Notons ici la proximité qui existait du vivant de Massignon avec le Patriarche : après avoir été, le 5 février 1949, reçu par Pie XII et autorisé par lui à passer du rite latin au rite grec-catholique, Massignon présente à Maximos IV, le 25 août 1949, sa demande d’être ordonné prêtre dans le rite melkite. Le 14 janvier, Maximos IV écrit au Card. Tisserant « Après avoir mûrement examiné les choses, nous avons jugé dans le Seigneur qu’il convenait d’accéder à son désir. » (Destremeau 1994, 313). Le Patriarche accepta et l’ordination eut lieu en l’Église Ste Marie de la Paix au Caire, le 28 janvier 1950, mais elle ne fut pas rendue publique et Massignon célébra toujours la messe chez lui, en privé (Massignon 2009, I, LXXIII).

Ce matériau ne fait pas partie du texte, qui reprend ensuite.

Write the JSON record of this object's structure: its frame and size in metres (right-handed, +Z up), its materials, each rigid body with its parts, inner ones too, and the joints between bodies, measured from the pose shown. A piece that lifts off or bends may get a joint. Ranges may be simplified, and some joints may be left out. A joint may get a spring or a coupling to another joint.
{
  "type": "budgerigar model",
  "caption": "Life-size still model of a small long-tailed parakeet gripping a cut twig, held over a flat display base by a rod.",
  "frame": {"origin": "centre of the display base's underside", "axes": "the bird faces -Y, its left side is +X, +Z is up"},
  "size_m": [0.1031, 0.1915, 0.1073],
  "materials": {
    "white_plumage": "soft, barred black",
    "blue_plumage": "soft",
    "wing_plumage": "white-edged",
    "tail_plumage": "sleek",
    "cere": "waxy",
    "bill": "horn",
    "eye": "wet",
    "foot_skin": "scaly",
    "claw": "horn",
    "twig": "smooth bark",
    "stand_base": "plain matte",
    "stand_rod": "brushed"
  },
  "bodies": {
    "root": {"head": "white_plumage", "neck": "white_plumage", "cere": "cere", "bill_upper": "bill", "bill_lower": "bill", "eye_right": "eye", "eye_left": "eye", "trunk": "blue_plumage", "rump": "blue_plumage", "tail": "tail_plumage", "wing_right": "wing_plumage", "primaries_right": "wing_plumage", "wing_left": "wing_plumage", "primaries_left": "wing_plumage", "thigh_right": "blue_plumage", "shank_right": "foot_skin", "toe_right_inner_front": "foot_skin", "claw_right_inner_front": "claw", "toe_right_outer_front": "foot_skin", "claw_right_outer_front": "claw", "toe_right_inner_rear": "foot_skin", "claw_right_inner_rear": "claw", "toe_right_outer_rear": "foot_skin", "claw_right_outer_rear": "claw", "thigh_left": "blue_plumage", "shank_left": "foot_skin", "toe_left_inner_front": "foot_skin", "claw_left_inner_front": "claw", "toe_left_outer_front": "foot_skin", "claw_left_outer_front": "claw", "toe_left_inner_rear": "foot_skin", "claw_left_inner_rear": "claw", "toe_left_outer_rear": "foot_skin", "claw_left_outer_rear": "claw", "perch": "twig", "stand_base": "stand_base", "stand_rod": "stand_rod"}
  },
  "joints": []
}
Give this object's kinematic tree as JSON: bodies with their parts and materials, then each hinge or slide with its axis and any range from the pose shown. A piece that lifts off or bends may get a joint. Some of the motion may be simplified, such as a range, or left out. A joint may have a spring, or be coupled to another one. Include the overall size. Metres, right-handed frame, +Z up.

2.3. Sous le signe d’Ephèse : Mgr Descuffi

L’influence de Massignon s’exerça également autour d’un thème qui lui était cher : celui des Sept Dormants d’Éphèse. L’histoire rapporte l’étrange destinée de sept jeunes chrétiens qui au IIIe siècle de notre ère se réfugièrent dans une caverne où ils demeurèrent endormis pendant 198 ans. Ils se réveillèrent un matin avec l’impression de n’avoir dormi qu’une seule nuit. Le récit de cette dormition intéressa Massignon car il est repris dans le Coran, à la sourate XVIII, sous le titre d’« al-Kahf », la caverne. Récit ou légende, cette histoire des Sept Dormants a marqué les religions populaires et notre Apôtre du dialogue a vu dans le culte rendu aux Gens de la caverne un lieu de possible réconciliation entre chrétiens et musulmans. Dans sa thèse doctorale, Manoël Pénicaud a étudié le rayonnement de ce récit et présenté les efforts que déploya Massignon afin de restaurer et de ranimer les lieux de culte et de pèlerinage qui leur étaient consacrés, au nombre desquels le pardon breton des Sept-Saints, à Vieux-Marché, auquel il adjoignit en 1954, une dimension islamo-chrétienne (Pénicaud 2010)[11].

Un autre thème lui était cher : celui de la vénération de Marie en Islam. De même qu’il ne cessa de travailler à « réveiller » le culte des Sept Dormants, il ne cessa d’encourager toute initiative susceptible de rassembler fraternellement aux pieds de la Vierge Marie, mère de Jésus, chrétiens et musulmans. L’évocation de ces deux thèmes chers à Massignon nous fera comprendre le rôle significatif que joua Mgr Descuffi, archevêque de Smyrne en Turquie, lors du Concile, et le sens de son amitié pour Massignon.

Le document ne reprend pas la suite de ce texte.